First of all, under the Motor Vehicles Act, 1988 (including the 2019 amendments), which governs all transport services in the country, these private buses should not be running on the roads at all.
Under that law, there are only three principal permits. One, a stage carriage permit – this allows carrying and dropping passengers at many points on a specified route. This permit is tightly regulated by the government. In the two Telugu states, the government RTC services operate under this permit. This permit is generally not issued to any transport operator other than government-sector services.
Two, a contract carriage permit – this applies to buses that take a specific group of passengers from one fixed point to another fixed point without picking up or dropping anyone on the way. It covers buses that transport employees, workers and students. Those running under this permit cannot sell tickets to people outside those groups, either collectively or individually.
Three, an all-India tourist permit – this is issued only for tourism purposes, for buses that travel through several states. Such buses should operate solely for tourism needs. They are supposed to have push-back seats, air-conditioning and tourist logos.
Since the days of united Andhra Pradesh, and even now in both states, hundreds of private buses that run daily do not have stage carriage permits. Taking either contract carriage permits or tourist permits, they operate like stage carriages. That is a fundamental violation of the law.
Under a contract carriage permit, one cannot sell individual tickets. Such services cannot run every day from one point to another at the same times. They cannot pick up or drop passengers en route. These three categories of illegal actions are exactly what private buses carry out indiscriminately every day.
While such massive illegality continues, the government pretends not to see it. Authorities argue that government transport services cannot meet people’s requirements, that private transport operators fill the gap, and that there are indirect benefits—fuel taxes, service taxes, booking commissions and employment generation—so the system cannot be disturbed. All of these are certainly excuses.
Governments in power intentionally weakened the RTC, rendered it incapable, and now claim it cannot fill the gap; therefore, private operators have stepped in.
More importantly, private bus transport operators have become mafias, challenging public transport. They have amassed crores, the owners themselves enter politics or influence politicians, and they ensure no action is taken against them.
The government machinery that has the power to stop these illegal operations—RTO officials, police officers and others—are known to take bribes from private bus owners and allow these illegalities to continue.
It is true that those officials are at fault, but we cannot simply pin the entire blame on them. While officials play a role, the literal truth is that political decision-making power allows the transport mafia’s illegality to continue.
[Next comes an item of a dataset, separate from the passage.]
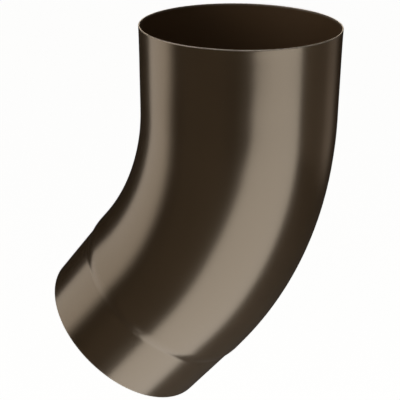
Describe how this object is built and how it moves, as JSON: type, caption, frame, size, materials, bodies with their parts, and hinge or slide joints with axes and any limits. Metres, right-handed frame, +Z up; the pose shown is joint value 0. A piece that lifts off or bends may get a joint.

Occasionally, officials put on a show of policing private buses, stopping and issuing challans. Typically, they charge that the bus is operating as a stage carriage while holding a contract carriage permit, or that it is running on a route without a route permit, or that taxes have not been paid, or that registration is irregular.
There are also reports that buses have been seized. But the next day the illegality is pardoned with fines ranging from ten to twenty thousand rupees, or it is absolved through the influence of political leaders.
Alongside these fundamental illegalities and lawlessness, the transport mafia indulges in many other crimes. Have you ever looked at the number plates of these private buses? In ten buses, at least six have number plates starting with AR, NL or SK – Arunachal Pradesh, Nagaland, Sikkim.
Why do buses running in the Telugu states carry number plates of those north-eastern states? This is not limited to the two Telugu states; the same situation exists in rich states such as Maharashtra, Punjab and Karnataka.
While the lifetime road tax for luxury buses in the Telugu states is between twelve and eighteen percent, it is only between two and four percent in Nagaland, Arunachal Pradesh and Sikkim.
Therefore, instead of registering a luxury bus costing a crore here, if it is registered in those north-eastern states, the owner saves ten to fifteen lakh rupees. Each operator owns dozens of buses, so the savings run into crores.
If those buses were registered and lifetime road tax paid here, the state treasuries would have received crores of rupees. Thus, crores that should have gone into state coffers are being siphoned off – another crucial point.
To register a vehicle, one should physically take the vehicle to the RTO. But due to the corruption of road transport officials in the north-eastern states, buses are being registered without the vehicles ever moving there. Brokers send paperwork and provide fake local addresses to get registrations done.
A large broker system has been created for this fraud. With the collusion of road transport, police and insurance officials, these things happen. All those buses are registered as all-India tourist permit vehicles to evade local taxes, but none of them ever operate for tourist purposes.
An all-India permit vehicle registered in one state cannot operate in another state for more than twelve months. But because the owners and the passengers are here, these buses keep running here even after a year with the blessing of officials and the arrogance of owners.
An even bigger fraud than these is running two or three buses under one registration. Some time ago, people raised controversy when they noticed one number being used for a bus going in one direction and another bus coming from the opposite direction, but no action was taken.
There are no systems to catch such frauds. And even if they are caught, it is easy for the transport mafia to get them released within moments.
When the whole system is built on such basic, structural illegalities, discussing whether they were speeding, whether they failed to notice a bike on the road, or whether the driver only studied up to the tenth class becomes like wringing one’s hands – crying but achieving nothing.
Along with these illegalities, when the philosophical attitude persists that “whoever dies has no one to mourn for them” – that their death is the will of God or their karma, so no one can be held responsible, so no one should be punished.
While that fatalistic sentiment fills our minds, how many more deaths like those of the Chinna Tekuru victims must occur before we remove that fatalism?